En vertu de la motion présentée par le premier ministre Stephen Harper, les CF-18 des Forces armées canadiennes commenceront à mener des frappes aériennes en Syrie, et ce, sans attendre de «consentement explicite» du président El-Assad.

Le gouvernement Harper a invoqué le droit à l’autodéfense pour justifier la légalité de ces bombardements en matière de droit international.

Le ministre Kenney a soutenu mercredi en point de presse que les opérations militaires en Syrie étaient «justifiées en vertu de l’article 51 de la Charte des Nations unies, précisément en ce qui a trait au droit naturel de légitime défense, individuelle ou collective».

L’enjeu de la légalité de l’intervention en territoire syrien a enflammé la période des questions aux Communes et mené à de vigoureux échanges entre le premier ministre Harper et le chef du NPD, Thomas Mulcair.

Le chef conservateur a suscité l’ire des néo-démocrates mercredi en faisant une remarque qui a été interprétée comme un signe de mépris à l’égard du droit international.

«Je ne suis pas certain de comprendre ce que le chef du NPD veut dire. S’il suggère qu’il existe un risque juridique significatif que des avocats de l’État islamique puissent traîner le Canada devant les tribunaux et avoir gain de cause, la position du gouvernement est que les risques que cela ne se produise sont négligeables», a offert M. Harper en réponse à une question de son adversaire.

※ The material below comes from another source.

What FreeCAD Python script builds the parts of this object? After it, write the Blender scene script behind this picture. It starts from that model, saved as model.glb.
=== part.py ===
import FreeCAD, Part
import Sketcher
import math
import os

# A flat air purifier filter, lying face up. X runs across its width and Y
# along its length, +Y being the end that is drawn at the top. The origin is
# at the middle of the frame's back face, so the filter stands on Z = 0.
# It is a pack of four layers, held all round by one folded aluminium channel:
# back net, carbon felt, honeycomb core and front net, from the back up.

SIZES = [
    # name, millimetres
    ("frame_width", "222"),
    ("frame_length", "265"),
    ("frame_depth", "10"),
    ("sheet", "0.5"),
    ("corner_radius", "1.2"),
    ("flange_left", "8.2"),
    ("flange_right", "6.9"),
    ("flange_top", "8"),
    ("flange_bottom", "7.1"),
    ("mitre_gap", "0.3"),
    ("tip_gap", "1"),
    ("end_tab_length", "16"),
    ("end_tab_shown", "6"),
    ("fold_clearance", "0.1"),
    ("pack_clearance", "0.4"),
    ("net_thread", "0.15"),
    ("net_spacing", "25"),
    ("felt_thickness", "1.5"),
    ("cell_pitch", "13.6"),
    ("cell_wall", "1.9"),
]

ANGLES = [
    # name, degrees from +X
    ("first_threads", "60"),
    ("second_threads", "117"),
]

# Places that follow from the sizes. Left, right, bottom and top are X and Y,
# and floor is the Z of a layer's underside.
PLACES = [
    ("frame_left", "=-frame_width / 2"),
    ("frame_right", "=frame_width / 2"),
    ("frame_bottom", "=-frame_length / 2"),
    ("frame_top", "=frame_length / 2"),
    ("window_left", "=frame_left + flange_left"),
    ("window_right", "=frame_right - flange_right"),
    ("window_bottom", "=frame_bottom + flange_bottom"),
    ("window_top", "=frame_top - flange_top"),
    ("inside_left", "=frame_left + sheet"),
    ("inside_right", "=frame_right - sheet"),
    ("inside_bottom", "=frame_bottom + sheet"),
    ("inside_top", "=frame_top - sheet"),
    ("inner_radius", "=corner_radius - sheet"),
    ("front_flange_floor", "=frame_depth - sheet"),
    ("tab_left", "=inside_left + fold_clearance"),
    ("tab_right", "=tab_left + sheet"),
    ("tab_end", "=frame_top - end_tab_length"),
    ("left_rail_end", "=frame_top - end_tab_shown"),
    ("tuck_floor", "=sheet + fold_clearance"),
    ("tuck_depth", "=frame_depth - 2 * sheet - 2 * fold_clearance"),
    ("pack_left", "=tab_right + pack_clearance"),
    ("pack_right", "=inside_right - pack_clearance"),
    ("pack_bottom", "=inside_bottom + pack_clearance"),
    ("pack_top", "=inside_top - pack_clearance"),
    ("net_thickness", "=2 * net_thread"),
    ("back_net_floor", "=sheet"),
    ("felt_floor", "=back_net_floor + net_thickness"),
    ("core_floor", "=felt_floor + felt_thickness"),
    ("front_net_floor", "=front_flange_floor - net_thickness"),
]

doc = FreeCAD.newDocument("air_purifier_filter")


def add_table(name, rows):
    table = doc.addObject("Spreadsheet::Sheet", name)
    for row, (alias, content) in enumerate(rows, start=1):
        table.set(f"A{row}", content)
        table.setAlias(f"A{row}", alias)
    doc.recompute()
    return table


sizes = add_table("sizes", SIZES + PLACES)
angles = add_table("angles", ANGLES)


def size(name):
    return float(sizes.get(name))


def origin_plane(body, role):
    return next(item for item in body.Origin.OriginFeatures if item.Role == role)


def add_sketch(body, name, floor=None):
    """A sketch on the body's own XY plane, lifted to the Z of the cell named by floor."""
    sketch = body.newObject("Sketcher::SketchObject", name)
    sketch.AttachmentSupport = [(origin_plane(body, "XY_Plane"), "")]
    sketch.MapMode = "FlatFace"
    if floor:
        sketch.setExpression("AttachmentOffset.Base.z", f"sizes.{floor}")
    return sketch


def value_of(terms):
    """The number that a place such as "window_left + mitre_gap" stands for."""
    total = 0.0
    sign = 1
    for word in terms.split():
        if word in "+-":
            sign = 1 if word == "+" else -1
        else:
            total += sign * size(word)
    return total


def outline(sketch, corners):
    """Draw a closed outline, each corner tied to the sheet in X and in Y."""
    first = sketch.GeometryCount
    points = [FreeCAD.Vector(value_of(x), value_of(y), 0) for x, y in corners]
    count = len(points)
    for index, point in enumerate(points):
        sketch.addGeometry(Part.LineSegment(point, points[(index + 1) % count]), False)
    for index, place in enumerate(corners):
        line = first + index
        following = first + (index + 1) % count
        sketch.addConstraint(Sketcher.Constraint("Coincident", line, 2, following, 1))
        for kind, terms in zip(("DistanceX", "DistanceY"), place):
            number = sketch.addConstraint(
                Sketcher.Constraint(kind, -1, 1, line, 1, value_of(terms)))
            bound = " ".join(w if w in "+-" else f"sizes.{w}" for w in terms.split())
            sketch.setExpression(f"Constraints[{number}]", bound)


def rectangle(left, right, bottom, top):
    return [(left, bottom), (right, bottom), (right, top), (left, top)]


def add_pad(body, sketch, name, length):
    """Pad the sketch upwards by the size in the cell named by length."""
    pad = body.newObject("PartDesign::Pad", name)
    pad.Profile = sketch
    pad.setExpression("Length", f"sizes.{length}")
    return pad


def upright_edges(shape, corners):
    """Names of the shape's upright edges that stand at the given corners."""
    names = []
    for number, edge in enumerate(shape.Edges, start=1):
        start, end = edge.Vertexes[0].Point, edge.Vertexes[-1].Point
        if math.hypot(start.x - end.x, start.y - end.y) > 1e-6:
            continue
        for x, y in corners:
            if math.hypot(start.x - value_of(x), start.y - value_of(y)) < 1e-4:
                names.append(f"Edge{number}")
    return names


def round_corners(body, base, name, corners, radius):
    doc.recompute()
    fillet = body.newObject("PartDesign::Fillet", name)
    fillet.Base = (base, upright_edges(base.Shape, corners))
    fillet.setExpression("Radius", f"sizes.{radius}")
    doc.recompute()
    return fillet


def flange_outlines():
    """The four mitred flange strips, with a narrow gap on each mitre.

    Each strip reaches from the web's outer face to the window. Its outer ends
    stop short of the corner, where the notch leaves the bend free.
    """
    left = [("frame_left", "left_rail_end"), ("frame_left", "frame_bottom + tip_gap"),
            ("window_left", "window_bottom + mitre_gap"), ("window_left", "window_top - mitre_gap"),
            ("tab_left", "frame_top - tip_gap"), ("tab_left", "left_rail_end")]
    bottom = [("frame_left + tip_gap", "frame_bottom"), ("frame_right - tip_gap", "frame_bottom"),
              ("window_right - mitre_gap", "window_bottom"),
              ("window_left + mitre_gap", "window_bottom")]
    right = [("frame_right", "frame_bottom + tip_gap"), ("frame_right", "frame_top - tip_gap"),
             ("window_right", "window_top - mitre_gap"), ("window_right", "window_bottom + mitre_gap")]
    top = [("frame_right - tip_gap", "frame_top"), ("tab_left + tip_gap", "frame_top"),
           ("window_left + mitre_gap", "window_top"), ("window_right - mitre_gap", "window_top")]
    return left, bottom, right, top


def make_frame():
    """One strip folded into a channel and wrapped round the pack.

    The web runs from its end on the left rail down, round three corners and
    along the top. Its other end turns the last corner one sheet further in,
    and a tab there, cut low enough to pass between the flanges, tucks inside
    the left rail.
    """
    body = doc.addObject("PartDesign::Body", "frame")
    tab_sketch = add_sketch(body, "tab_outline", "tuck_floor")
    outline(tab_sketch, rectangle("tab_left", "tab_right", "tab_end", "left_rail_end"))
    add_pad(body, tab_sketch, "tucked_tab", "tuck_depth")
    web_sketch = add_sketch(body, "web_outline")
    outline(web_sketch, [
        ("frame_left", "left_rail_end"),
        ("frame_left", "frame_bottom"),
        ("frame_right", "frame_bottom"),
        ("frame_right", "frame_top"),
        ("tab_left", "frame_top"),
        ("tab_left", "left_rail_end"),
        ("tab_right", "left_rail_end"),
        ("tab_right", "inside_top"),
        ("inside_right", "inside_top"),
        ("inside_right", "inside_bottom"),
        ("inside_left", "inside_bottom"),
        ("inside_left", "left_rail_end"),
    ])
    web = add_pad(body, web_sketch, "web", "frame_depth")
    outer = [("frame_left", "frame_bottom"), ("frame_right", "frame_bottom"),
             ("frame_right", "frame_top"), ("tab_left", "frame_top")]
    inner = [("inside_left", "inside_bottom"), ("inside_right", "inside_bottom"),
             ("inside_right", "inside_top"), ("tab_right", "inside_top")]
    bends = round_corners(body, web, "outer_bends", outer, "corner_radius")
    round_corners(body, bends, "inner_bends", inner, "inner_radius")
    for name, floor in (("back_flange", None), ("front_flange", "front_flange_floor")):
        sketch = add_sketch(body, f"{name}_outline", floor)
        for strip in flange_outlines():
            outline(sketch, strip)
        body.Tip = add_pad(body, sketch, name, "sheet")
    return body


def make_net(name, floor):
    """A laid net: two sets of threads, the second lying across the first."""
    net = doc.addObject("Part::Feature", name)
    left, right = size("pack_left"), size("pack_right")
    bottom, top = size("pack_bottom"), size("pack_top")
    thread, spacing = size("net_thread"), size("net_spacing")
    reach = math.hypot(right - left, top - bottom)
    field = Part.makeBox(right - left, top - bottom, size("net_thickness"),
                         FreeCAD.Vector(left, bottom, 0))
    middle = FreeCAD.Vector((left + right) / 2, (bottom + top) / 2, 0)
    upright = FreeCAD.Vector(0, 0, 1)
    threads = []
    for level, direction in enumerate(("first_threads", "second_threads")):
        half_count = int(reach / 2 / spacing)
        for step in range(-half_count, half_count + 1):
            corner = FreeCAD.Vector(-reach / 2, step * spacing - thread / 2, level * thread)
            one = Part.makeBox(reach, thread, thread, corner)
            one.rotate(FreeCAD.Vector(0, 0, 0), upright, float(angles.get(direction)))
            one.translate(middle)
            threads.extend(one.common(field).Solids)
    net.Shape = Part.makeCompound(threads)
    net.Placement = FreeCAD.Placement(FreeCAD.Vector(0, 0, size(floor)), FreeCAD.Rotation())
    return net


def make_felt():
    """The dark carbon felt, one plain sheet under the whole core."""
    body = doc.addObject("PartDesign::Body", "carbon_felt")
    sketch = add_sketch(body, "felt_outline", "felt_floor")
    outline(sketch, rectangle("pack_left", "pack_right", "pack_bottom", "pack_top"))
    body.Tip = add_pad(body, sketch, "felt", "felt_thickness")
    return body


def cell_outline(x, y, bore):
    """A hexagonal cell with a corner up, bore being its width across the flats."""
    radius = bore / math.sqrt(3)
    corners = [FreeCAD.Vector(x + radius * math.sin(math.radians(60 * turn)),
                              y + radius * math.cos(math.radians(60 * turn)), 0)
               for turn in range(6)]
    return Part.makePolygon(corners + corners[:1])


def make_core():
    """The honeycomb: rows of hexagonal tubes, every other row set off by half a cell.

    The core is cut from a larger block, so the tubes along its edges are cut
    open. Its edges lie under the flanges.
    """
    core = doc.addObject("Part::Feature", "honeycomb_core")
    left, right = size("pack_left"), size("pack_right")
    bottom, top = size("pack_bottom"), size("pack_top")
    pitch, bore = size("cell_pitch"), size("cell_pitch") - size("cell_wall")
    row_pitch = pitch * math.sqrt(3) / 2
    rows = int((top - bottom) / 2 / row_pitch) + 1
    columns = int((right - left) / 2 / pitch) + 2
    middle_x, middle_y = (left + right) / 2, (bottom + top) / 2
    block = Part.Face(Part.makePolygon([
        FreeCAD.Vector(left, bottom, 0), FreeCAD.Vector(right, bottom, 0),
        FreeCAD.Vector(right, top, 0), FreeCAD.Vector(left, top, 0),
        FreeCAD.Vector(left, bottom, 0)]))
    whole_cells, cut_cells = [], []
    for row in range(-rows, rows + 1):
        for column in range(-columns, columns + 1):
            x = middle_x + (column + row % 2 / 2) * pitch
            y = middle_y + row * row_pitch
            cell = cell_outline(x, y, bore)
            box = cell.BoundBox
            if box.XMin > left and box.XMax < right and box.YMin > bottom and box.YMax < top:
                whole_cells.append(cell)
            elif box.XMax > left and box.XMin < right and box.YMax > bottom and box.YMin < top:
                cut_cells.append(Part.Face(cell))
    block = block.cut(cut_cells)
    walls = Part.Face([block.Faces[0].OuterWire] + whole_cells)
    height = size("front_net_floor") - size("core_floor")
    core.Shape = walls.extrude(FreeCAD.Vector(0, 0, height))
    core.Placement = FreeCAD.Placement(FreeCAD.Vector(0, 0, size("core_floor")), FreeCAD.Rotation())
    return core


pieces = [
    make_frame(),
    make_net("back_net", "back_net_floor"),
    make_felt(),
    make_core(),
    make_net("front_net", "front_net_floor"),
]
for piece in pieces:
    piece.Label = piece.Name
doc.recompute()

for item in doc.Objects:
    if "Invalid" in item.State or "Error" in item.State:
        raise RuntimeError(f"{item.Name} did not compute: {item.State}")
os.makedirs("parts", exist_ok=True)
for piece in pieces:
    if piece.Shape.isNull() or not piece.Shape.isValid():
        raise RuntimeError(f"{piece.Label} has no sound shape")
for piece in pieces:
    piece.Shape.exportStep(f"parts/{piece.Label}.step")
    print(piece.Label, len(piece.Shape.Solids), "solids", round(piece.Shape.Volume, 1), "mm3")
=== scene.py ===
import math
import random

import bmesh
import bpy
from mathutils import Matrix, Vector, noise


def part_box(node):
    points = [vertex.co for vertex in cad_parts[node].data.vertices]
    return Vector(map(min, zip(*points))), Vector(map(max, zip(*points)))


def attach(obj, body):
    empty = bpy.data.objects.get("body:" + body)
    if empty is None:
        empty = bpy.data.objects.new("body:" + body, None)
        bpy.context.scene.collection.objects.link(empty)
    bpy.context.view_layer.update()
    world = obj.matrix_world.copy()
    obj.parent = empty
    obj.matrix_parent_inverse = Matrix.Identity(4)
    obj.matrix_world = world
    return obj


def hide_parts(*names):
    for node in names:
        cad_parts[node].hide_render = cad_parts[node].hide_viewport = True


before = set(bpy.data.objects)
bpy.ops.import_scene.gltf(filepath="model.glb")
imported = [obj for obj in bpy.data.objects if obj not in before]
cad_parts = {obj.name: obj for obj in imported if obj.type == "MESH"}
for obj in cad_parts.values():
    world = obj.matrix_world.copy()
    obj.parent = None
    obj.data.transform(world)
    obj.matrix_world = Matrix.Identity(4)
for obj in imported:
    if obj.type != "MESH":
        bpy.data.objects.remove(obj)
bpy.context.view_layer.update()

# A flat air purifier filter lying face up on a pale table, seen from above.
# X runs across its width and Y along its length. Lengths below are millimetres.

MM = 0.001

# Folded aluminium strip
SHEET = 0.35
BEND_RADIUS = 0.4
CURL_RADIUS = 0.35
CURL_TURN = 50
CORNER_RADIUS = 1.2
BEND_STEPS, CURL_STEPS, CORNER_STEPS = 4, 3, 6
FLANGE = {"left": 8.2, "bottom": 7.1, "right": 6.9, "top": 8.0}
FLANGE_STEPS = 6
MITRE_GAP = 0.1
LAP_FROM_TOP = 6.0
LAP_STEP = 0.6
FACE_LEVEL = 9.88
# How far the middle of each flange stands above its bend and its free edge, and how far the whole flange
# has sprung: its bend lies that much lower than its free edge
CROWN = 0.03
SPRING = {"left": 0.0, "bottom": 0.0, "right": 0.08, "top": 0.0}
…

M. Mulcair a bondi de son siège et s’est dit abasourdi de constater que l’on vivait «dans un Canada où ce genre d’idiotie tient lieu d’argument».

Il a ensuite martelé: «Le premier ministre du Canada se croit au-dessus des lois internationales, mais il ne l’est pas. Le Canada ne l’est pas non plus, d’ailleurs».

Le vote sur la motion et les amendements doivent avoir lieu lundi aux Communes.